3.  Conflict Severity: The conflict severity in TPC-C testing is less pronounced than in SysBench Pareto testing.

4.  Different Concurrency Scenarios: SysBench creates concurrency scenarios that differ significantly from those in BenchmarkSQL.

Finally, standard TPC-C testing was performed again with 1000 warehouses at varying concurrency levels. Specific details are shown in the following figure:

Figure 12. Impact of CATS on BenchmarkSQL throughput after eliminating interference.

From the figure, it is evident that there is little difference between the two algorithms in low-conflict scenarios. In other words, the CATS algorithm does not offer significant benefits in situations with fewer conflicts.

Conclusion

Overall, while CATS shows some improvement in Pareto testing, it is less pronounced than expected. The interference from deadlock log outputs during performance testing impacted the results. The CATS algorithm significantly reduces transaction deadlocks, leading to fewer log outputs and less performance degradation compared to the FIFO algorithm. When deadlock logs are suppressed, the difference between these algorithms is minimal, clarifying the confusion surrounding the CATS algorithm's performance [4].

Database performance testing is inherently complex and error-prone [5]. It cannot be judged by data alone and requires thorough investigation to ensure logical consistency.

References

[1] B. Tian, J. Huang, B. Mozafari, and G. Schoenebeck. Contention-aware lock scheduling for transactional databases. PVLDB, 11(5), 2018.

[2] Y. Wang, M. Yu, Y. Hui, F. Zhou, Y. Huang, R. Zhu, et al.. 2022. A study of database performance sensitivity to experiment settings, Proceedings of the VLDB Endowment, vol. 15, no. 7.

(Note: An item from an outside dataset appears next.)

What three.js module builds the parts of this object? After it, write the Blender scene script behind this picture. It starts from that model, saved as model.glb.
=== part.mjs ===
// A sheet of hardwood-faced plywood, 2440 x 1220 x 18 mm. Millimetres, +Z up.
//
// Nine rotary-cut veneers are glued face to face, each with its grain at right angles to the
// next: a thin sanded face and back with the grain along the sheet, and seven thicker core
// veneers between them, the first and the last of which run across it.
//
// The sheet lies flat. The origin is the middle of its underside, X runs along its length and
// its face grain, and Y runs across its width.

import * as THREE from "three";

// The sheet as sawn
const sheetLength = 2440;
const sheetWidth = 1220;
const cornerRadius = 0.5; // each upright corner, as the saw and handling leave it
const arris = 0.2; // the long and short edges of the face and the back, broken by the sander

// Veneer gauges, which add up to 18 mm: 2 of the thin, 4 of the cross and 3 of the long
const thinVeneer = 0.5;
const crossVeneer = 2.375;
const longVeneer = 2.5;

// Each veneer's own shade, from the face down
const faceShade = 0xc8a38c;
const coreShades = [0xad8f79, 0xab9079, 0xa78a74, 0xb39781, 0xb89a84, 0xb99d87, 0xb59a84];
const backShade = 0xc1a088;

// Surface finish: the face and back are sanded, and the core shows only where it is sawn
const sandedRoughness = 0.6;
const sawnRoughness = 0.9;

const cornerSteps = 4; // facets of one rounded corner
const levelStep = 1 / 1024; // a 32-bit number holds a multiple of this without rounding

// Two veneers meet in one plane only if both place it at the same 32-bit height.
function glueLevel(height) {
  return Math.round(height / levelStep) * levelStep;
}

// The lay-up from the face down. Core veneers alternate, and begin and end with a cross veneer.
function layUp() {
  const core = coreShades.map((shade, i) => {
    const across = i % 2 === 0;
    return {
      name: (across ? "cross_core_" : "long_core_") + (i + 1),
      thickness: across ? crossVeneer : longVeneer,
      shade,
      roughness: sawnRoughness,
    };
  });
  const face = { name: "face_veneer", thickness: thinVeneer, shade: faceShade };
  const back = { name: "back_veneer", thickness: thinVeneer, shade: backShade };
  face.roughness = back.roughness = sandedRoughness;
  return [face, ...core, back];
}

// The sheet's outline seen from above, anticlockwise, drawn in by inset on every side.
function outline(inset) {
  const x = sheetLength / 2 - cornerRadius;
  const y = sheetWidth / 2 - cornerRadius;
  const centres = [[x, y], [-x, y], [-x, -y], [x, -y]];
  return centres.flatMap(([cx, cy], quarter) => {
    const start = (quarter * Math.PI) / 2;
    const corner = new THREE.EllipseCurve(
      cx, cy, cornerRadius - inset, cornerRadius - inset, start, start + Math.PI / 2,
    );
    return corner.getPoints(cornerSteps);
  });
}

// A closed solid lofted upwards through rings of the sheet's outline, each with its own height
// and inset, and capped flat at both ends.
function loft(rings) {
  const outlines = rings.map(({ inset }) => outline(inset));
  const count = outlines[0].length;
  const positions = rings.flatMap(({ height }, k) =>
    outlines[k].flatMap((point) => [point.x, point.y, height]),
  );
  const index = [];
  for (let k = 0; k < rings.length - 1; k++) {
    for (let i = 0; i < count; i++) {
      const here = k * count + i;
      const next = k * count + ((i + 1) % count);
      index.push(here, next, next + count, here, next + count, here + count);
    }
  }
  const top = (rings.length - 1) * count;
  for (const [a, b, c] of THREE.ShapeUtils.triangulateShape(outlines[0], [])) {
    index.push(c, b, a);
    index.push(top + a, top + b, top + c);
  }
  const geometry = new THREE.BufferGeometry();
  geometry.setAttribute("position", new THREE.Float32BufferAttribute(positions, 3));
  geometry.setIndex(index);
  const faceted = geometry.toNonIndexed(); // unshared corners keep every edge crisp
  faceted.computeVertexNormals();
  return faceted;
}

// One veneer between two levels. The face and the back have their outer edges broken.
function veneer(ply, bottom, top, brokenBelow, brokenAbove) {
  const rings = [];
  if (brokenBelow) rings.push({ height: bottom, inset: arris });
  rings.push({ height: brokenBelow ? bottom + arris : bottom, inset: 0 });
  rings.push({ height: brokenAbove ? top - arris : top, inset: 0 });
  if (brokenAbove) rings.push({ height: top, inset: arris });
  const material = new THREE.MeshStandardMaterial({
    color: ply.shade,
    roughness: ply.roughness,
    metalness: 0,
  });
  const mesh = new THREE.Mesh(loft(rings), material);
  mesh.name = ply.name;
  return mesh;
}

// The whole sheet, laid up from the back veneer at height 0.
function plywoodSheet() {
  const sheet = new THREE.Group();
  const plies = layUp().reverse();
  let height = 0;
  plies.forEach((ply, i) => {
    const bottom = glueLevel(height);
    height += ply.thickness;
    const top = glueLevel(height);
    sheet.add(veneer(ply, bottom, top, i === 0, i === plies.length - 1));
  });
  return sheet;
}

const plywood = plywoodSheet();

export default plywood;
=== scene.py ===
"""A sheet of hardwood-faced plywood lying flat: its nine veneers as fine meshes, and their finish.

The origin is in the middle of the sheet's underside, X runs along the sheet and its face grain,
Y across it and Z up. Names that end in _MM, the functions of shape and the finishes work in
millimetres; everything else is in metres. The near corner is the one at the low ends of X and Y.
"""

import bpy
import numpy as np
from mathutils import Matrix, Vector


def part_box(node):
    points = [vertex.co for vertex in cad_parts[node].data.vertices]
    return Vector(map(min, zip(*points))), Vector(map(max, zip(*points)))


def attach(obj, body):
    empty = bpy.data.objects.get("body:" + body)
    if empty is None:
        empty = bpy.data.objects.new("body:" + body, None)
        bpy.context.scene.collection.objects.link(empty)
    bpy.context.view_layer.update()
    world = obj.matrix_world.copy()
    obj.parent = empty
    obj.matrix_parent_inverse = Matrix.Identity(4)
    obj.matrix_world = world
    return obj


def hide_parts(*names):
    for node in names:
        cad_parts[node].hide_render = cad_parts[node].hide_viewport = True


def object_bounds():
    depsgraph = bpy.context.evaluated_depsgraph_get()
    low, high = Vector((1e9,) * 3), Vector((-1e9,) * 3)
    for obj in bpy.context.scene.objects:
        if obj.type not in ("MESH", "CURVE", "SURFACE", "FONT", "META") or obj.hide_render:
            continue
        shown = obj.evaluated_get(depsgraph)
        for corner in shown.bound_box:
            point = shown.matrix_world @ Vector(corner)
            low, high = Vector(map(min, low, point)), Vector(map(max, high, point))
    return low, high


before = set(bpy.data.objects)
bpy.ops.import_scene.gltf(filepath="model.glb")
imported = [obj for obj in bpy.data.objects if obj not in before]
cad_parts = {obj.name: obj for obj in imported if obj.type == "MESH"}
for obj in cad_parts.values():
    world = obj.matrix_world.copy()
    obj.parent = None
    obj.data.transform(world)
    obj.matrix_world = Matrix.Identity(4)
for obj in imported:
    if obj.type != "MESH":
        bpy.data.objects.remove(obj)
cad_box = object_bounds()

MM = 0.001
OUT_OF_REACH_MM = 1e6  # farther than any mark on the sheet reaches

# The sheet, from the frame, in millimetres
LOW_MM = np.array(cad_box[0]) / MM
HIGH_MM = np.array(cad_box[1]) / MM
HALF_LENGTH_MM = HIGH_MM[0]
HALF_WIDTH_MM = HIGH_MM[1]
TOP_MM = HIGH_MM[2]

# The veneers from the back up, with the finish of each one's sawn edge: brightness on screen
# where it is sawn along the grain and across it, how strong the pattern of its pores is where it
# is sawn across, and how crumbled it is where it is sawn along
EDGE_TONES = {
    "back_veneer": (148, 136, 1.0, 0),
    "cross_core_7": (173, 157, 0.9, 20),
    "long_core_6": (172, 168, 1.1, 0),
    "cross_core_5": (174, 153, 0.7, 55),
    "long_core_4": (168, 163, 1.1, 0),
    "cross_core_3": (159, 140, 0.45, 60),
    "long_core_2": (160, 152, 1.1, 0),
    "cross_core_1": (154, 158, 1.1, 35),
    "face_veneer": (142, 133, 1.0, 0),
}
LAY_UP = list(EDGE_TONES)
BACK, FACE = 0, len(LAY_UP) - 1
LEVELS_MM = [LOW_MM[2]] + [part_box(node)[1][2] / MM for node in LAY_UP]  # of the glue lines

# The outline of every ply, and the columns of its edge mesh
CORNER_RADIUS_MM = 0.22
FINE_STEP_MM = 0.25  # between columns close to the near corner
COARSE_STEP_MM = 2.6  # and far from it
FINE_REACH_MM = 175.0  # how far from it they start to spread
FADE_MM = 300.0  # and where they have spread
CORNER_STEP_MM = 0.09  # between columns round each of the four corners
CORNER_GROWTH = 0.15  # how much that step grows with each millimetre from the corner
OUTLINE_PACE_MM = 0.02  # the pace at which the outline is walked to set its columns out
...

[3] Sunny Bains. 2017. Contention-Aware Transaction Scheduling Arriving in InnoDB to Boost Performance. https://dev.mysql.com/blog-archive/.

[4] Bin Wang (2024). The Art of Problem-Solving in Software Engineering: How to Make MySQL Better.

[5] M. Raasveldt, P. Holanda, T. Gubner, and H. Muhleisen. Fair Benchmarking Considered Difficult: Common Pitfalls In Database Performance Testing. In 7th International Workshop on Testing Database Systems, DBTest, 2:1--2:6, 2018.